Daniel Schneidermann - - (In)visibilités - Le matinaute - 63 commentaires

Télécharger la video

Télécharger la version audio

Vous vous souvenez de l'évacuation du camp de Calais ?

L'administration avait alors promis aux évacués que "aucune décision de coercition" ne serait prise à l'encontre de ceux des migrants de Calais qui accepteraient leurs transferts vers les centres d'accueil et d'orientation (CAO) disséminés un peu partout sur le territoire français. Autrement dit, aucune reconduite forcée à la frontière des "dublinés", (migrants ayant laissé leurs empreintes dans le pays de leur entrée sur le territoire de l'UE). Le ministre de l'Intérieur d'alors, Bernard Cazeneuve, l'avait répété en personne.

Or Le Monde, sous la plume de la spécialiste du sujet, Maryline Baumard (sur notre plateau ici), a recueilli des témoignages qui prouvent le contraire. Au terme d'une longue enquête, Baumard a établi que de nombreux migrants, au mépris de la promesse faite, sont renvoyés vers leur pays d'arrivée en Europe. Partout ? Non. "Dans la cacophonie générale, les préfets font comme ils l'entendent", explique-t-elle, d'autant plus que, selon une confidence "d'une préfecture du Grand Est" aux associations, "une contre-directive a demandé de mettre tout le monde en procédure Dublin".

A première vue, cela pourrait s'appeler un mensonge.Le Monde aurait pu titrer sur "le mensonge du gouvernement". Mais non.

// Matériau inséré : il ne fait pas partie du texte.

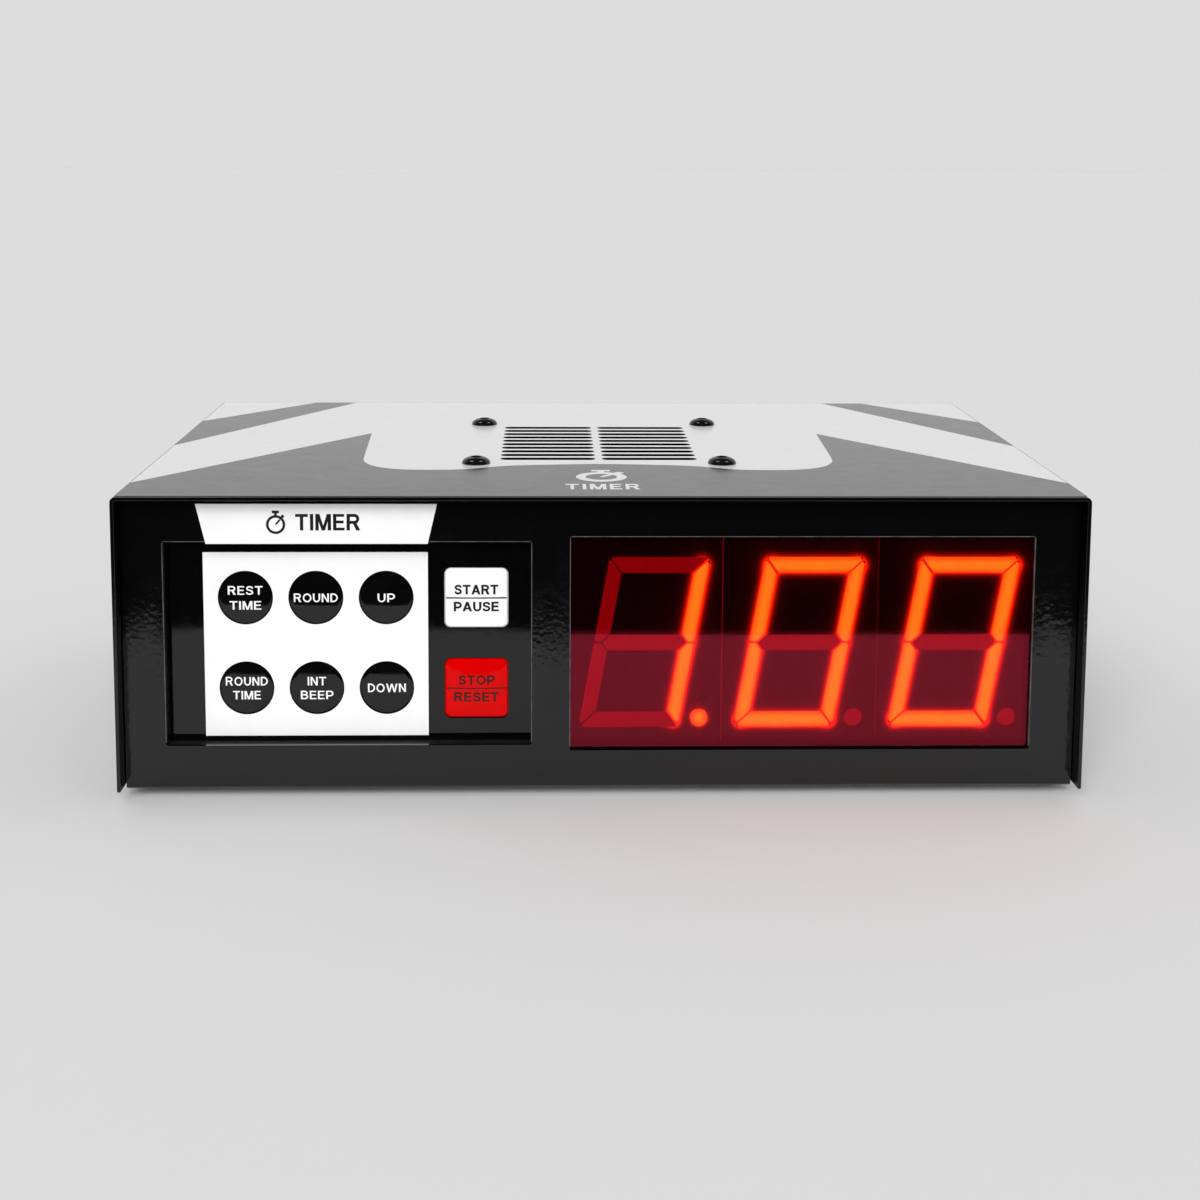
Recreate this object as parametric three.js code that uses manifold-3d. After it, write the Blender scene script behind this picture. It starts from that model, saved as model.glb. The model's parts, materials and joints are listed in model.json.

Le Monde préfère titrer sur "la promesse oubliée". Et quand Baumard écrit le mot de mensonge, c'est en l'enserrant dans de prudents guillemets, et en le plaçant dans la bouche d'un jeune réfugié. "Ce que Idress appelle "le mensonge français", écrit Le Monde.

Ah, maudits trous de mémoire ! C'est que Le Monde est économe de ses accusations de mensonge. C'est d'ailleurs un des reproches adressés par l'archictecte du fameux Décodex, Samuel Laurent, sur notre plateau de cette semaine, à l'adresse de Fakir, et de son directeur François Ruffin : ce gros mot de "mensonge", sous une video de Fakir, concernant l'affaire Ecopla, et l'existence (ou non) d'une entrevue entre les salariés d'Ecopla et le cabinet d'Emmanuel Macron (explication ici). Parler de "mensonge", qualifier un élu politique, après enquête, de "malhonnête et incompétent", c'est être militant, et être menacé d'être "flagué" rouge par Décodex.

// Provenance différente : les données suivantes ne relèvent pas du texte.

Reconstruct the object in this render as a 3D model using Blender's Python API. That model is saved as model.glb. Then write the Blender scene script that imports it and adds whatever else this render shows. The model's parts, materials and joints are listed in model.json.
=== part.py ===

Le mensonge, nous dit Wikipedia, est "l'énoncé délibéré d'un fait contraire à la vérité". Le mot important est ici "délibéré". L'administration qui a placardé les affiches à Calais savait-elle que la promesse de non-reconduite ne serait pas tenue ? Le conseiller de Macron savait-il que le cabinet de Macron n'avait pas rencontré les salariés d'Ecopla ? Idress et Fakir ne peuvent certes pas prouver que oui. Mais Baumard et Laurent ne peuvent pas davantage prouver qu'il ne s'agit que de simples trous de mémoire. A chaque journaliste, à chaque media, donc, de faire son choix de vocabulaire. L'un des deux choix est-il plus justifié que l'autre ?

Lire sur arretsurimages.net.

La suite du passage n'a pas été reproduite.